Der israelische Bassist, der acht Jahre lang Chick Corea begleitete, hat 2004 New York verlassen und ist in seine Heimat zurückgekehrt. Avishai Cohen stammt aus einer Familie mit sephardischen Vorfahren und multikulturellem Hintergrund: Allein seine Eltern vereinen Wurzeln aus der Türkei, Griechenland, Tschechien und Polen. Heute lebt der 37-Jährige in Tel Aviv und fühlt sich verstärkt seinem kulturellen Erbe verpflichtet.

Von Karsten Mützelfeldt |
    So hat er jüngst ein Vokalprojekt in hebräischer Sprache aufgenommen. Seine Musik ist ein Amalgam aus Jazz, Einflüssen aus Klassik und Balkan-Folklore, der Volkmusik des Nahen Osten und Nordafrikas sowie Elementen aus Latin, Blues und Funk. Das vor kurzem gegründete Avishai Cohen Trio dürfte in den nächsten Monaten für Furore sorgen und unterscheidet sich gänzlich von herkömmlichen Klaviertrios. "Structure in Emotion" - so umschreibt ein Kompositionstitel den musikalischen Grundgedanken.

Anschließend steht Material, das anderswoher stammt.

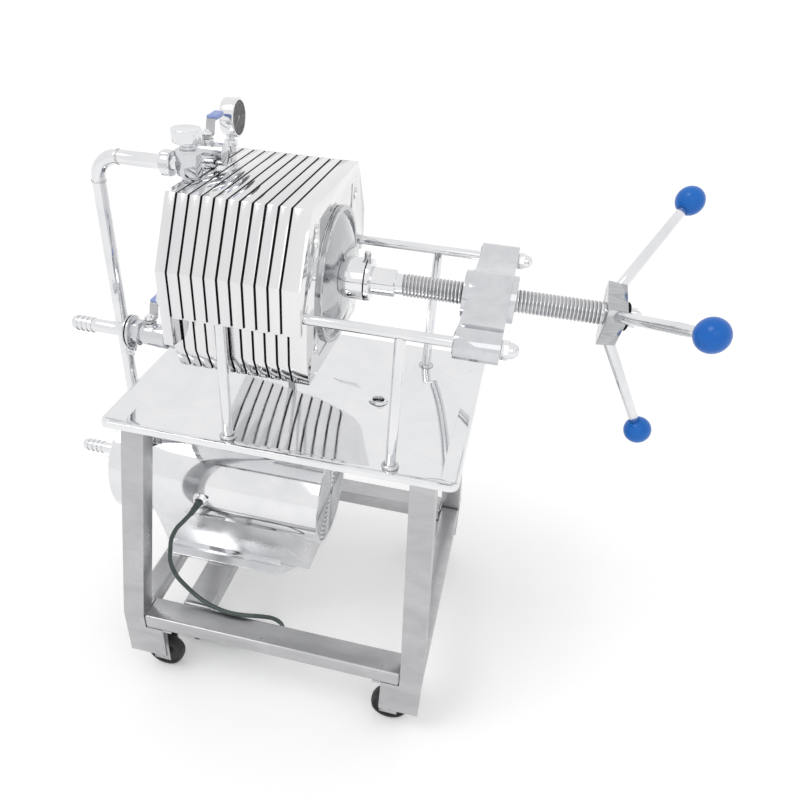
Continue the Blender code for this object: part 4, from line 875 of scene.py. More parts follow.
@dataclass
class ClampScrew(Assembly):
    """Threaded screw, hand star and its ball knobs."""

    height: float = 0.700
    start: float = 0.0671
    shaft: float = 0.0190
    shaft_end: float = 0.1268
    neck: float = 0.0145
    neck_end: float = 0.1358
    root: float = 0.0144
    pitch: float = 0.005
    plate_left: float = 0.410
    plate_right: float = 0.436
    plate_reach: float = 0.060
    arm_x: float = 0.4255
    arm_root: float = 0.040
    knob: float = 0.020
    knob_x: float = 0.504
    reach: float = 0.190
    lean: float = 38.0

    def build(self) -> None:
        """Build and dress the screw and its star."""
        self.spindle()
        self.thread()
        self.hub()
        for index in range(3):
            self.ball(index)

    def spindle(self) -> None:
        """Smooth shaft, neck and thread core."""
        end = self.plate_left + 0.002
        profile = [(0.0, self.start), (self.shaft, self.start), (self.shaft, self.shaft_end - 0.0012),
                   (self.shaft - 0.0012, self.shaft_end), (self.neck, self.shaft_end),
                   (self.neck, self.neck_end),
                   (self.root, self.neck_end), (self.root, end), (0.0, end)]
        piece = Bench.turned("spindle", profile, at(0, 0, self.height), Axis.X, 64)
        self.seat(Bench.smooth(piece, 35), "screw", Finish.MIRROR, "screw")

    def thread(self) -> None:
        """The helical thread, wound from one tooth's section."""
        Bench.settle()
        middle = at(self.neck_end + 0.0024, 0, self.height + self.root - 0.0002)
        bpy.ops.mesh.primitive_circle_add(vertices=4, radius=0.0022, fill_type="NOTHING", location=middle,
                                          rotation=(QUARTER, 0, 0))
        piece = Bench.bake(bpy.context.object, "screw_thread")
        Bench.open(piece, "VERT")
        bpy.ops.mesh.select_all(action="SELECT")
        bpy.ops.transform.resize(value=(1.0, 1.0, 0.80), center_override=middle)
        bpy.ops.transform.translate(value=-at(0, 0, self.height))
        Bench.close()
        Bench.take(piece)
        turns = int((self.plate_left - self.neck_end - 0.003) / self.pitch)
        wind = piece.modifiers.new("wind", "SCREW")
        wind.axis = "X"
        wind.angle = TURN
        wind.screw_offset = self.pitch
        wind.iterations = turns
        wind.steps = 32
        wind.render_steps = 32
        wind.use_merge_vertices = False
        bpy.ops.object.modifier_apply(modifier=wind.name)
        Bench.open(piece, "VERT")
        bpy.ops.mesh.select_all(action="SELECT")
        bpy.ops.transform.translate(value=at(0, 0, self.height))
        bpy.ops.mesh.remove_doubles(threshold=WELD)
        bpy.ops.mesh.fill_holes(sides=0)
        bpy.ops.mesh.select_all(action="SELECT")
        bpy.ops.mesh.normals_make_consistent(inside=False)
        Bench.close()
        self.seat(Bench.smooth(piece, 50), "screw", Finish.SATIN)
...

Die Stücke erinnern an bis ins letzte Detail durchdachte architektonische Gebilde, in denen jede Note genau platziert ist und die dabei einzig einem Ziel dienen: Emotionen auszulösen. Das Mathematische, so Cohen, stehe im Dienste der Leidenschaft - und die Leidenschaft rechtfertige die mathematischen Konstrukte. Alles ist geschickt miteinander verknüpft und lässt ein dichtes Netz von Texturen entstehen. In den über weite Strecken durchkomponierten Passagen wird kontinuierlich Spannung aufgebaut, die sich anschließend in dynamischen Improvisationen entlädt. Eine subtile, groovende Kammermusik entsteht - zum Teil hochkomplex und dabei verblüffend eingängig.